Water is the essential limiting resource over much of the ERW. In many places, especially in the lower regions of the basin, perennial water sources are limited to small springs and seeps (and hanging gardens) (examples below). These vital resources are poorly understood, incompletely inventoried, and their future under various climate change scenarios has yet to be adequately assessed. This important task is now the primary focus of the ERWP Springs Committee. The Escalante River and its tributaries are the major sources of permanent water within the watershed. The Russian olive removal project, pursued over more than two decades, has been ERWP’s flagship restoration initiative. The Riparian Restoration Committee has overseen successful efforts to clear this invasive tree from large stretches of the Escalante River. The longer-term goal has now shifted to ecological restoration of native riparian habitats and monitoring the recovery of these systems. A key element of the monitoring will be to understand how and to what extent climate change is affecting (and perhaps limiting) the recovery process. Our Native Fish and Wildlife Committee will be an essential partner in this monitoring effort.

Local water sources consisting of perennial springs and seeps are among the most critical natural resources within the Escalante River Watershed (ERWP). Their response to climate change is a high science priority for the ERWP. Springs and seeps are found on all three of the major public land administrative units within the watershed. Examples seen here are (left to right) a seep supporting  hanging gardens (Glen Canyon National Recreation Area) and springs with open pools on the Grand Staircase Escalante National Monument and the Dixie National Forest. Photos by J. Spence (left, middle) and D. Bramble (right)

Uplands Ecosystems

The vast majority of native plant communities within the ERW are best regarded as “upland”, in that they are not associated with or directly dependent on free surface water. Collectively, these ecosystems represent well over 90% of the area within the ERW. Assessing the impact of climate change on such a large area and diverse assemblage of natural communities will be daunting. Only a few of the issues specific to upland communities are mentioned here. These are all nominally within the purview of the Uplands Restoration Committee.   

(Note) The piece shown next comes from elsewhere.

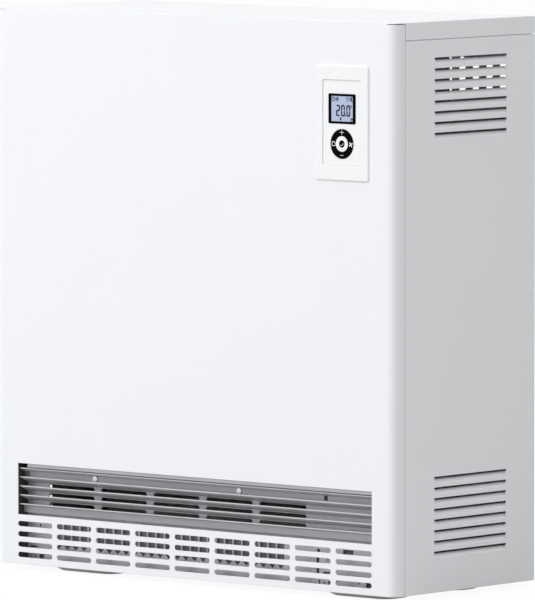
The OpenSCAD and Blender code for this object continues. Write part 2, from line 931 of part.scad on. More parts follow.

Forested Ecosystems. Forested ecosystems are widespread within the ERW and are currently a major focus of management policy (in both USFS and BLM). Pinyon-juniper (P-J) woodlands dominate the lower elevations and are the only significant forest type within the GSENM. Ponderosa pine and mixed conifer forests occupy the middle and higher elevations on the Dixie NF at the north end of ERW. Scattered populations of bristle-cone pine are found at the upper-most elevations. Virtually all these forest types suffer to some degree from decades of inadequate management (e.g., fire suppression). Currently there is a concerted effort to improve the health of these forested ecosystems thorough selective harvest (i.e., thinning), prescribed fire and various “treatments” of P-J woodland. Most projects are designed to reduce the risk of catastrophic wildfire. The potential effects of climate change on forest communities have not, until recently, been a central factor in management decisions, but will increasingly have to be taken into account. For example, there is now a growing evidence to suggest that in many places the wholesale removal of P-J woodland will promote conversion to permanent shrubland, thereby eliminating the life-sustaining benefits that many native species depend upon. Similarly, very recent studies have emphasized the importance of forest overstory structure on understory micro-habits where the majority of forest species most vulnerable to climate change reside. Thus, climate change considerations need to inform future forest management, including logging operations, tree thinning, and restoration protocols. In the spring of 2021, the first clear indications of climate-driven mortality of Utah juniper (the Southwest’s most drought resistant tree) began to appear within the ERW. 

Ecological Migration.  Another anticipated consequence of climate related shifts in temperature and precipitation on upland habitats is the “migration” of not only individual species but of entire communities to more favorable locations. The dominant relocation strategy within ERW will almost certainly be movement into areas of higher elevation, cooler temperatures and greater precipitation. For species already restricted to the highest elevations (e.g., pikas, bristle cone pines) there may be no viable refugia. Appropriate long-term monitoring of both the distribution and population dynamics of such sensitive species will necessarily be an integral component of future climate change studies. In cases where migration routes are naturally blocked, active relocation (i.e., “assisted migration”) might be considered as the only viable conservation effort for the most vulnerable of species.   

Anthropogenic Impacts.  One factor that certainly merits greater attention is the extent to which human activities degrade an ecosystem’s natural ability to resist the stresses of climate change (e.g., prolonged drought) and the resilience that allows it to recover normal function once the stress dissipates. Activities that are widespread within the ERW (e.g., livestock grazing, roads, recreation, various rangeland improvement projects) will need to be examined more closely in light of the extra burden placed on native ecosystems by a changing climate (i.e., increasing temperatures certainly and quite possibly reduced precipitation). Reduced ecological resistance often paves the way for exotic species to invade native ecosystems, thereby elevating the risk of subsequent decline of these natural communities and the extirpation of associated species.